Another big similarity in Jane Eyre and Rebecca is that both Rochester and Maxim lie to Jane and Mrs. De Winter. In Jane’s case, she continuously hears strange noises at night, which the reader knows is Bertha Mason, but Rochester keeps telling her that it is just a servant living on the third floor, Grace Poole. Although it was true that Grace is living up there, she is not alone, and she is not the one making the noises at night Jane was wondering about. It wasn’t just this one time that Rochester is not truthful to Jane. In chapter 15, Bertha sets the curtains on fire in Rochester’s room, and even after Jane saves his life, he still is not truthful and tells her again that it was Grace. He never is truthful until at their wedding, he is finally forced to reveal that it was Bertha all along.

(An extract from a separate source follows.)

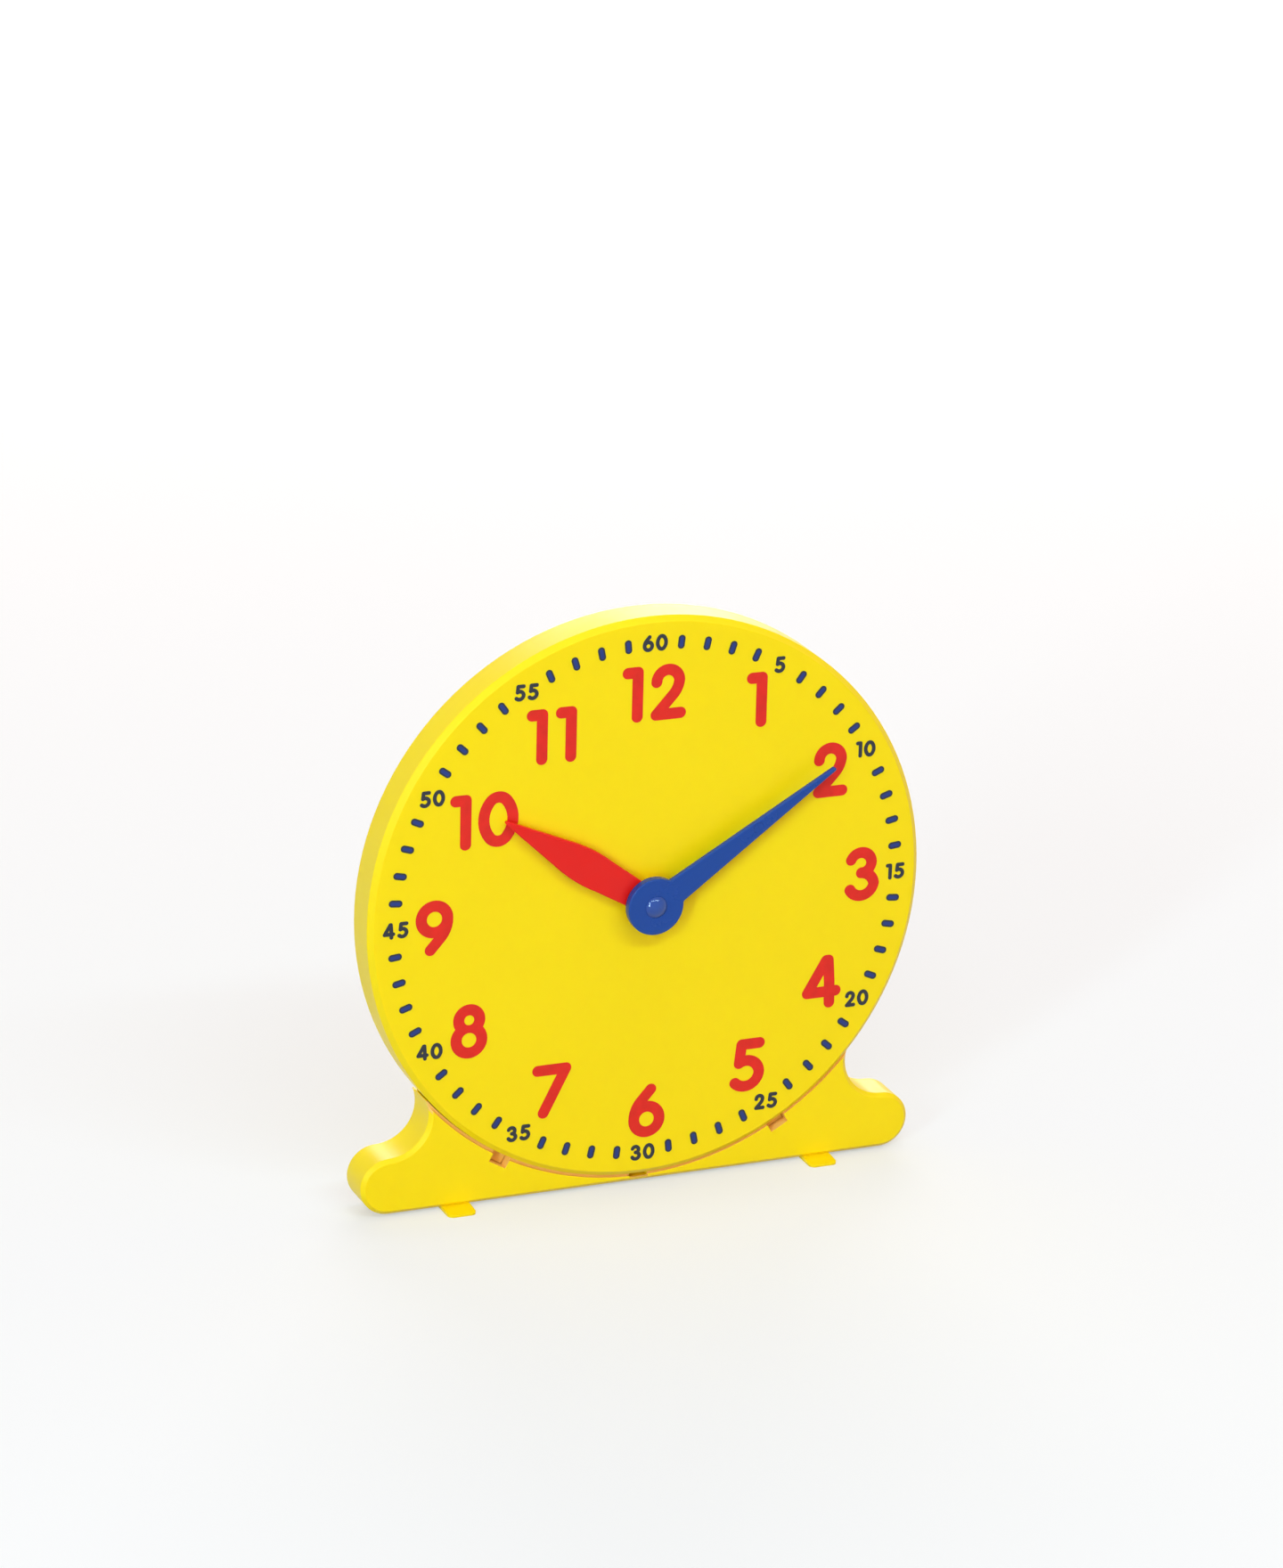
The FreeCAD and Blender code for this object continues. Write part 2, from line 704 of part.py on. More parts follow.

In Rebecca, Maxim also continuously lies not just to Mrs. de Winter, but to everyone else. When the reader first learns about Rebecca, it is revealed that she drowned in a boating accident a few months back. Of course, later we learn that Maxim had killed her and buried her at sea. He again, only finally tells the truth once he is forced to. I also noticed huge similarities between Bertha and Rebecca. We only know about them from what we are told from their husbands who have been lying for this entire novel/film. Rochester tells us that Bertha is mad, but do we have any proof (in just Jane Eyre)? Maxim tells us that Rebecca was a “vile” woman as reason for killing her. But we also have Mrs. Danvers who loves Rebecca, so who do we believe? I think both works have unreliable characters telling us things and the reader doesn’t know what to believe.
Finally, I think looking at both texts helped me really understand the madness in both and the gothic elements overpowering the romance. I do believe, like Rebecca, which is known as a Gothic novel, Jane Eyre should be too known as a Gothic novel, not a purely romance novel.
References
Brontë, Charlotte. Jane Eyre. London, Smith, Elder & Co. 16 October 1847.
Rebecca. Alfred Hitchcock. Selznick International Pictures. 1940. Film.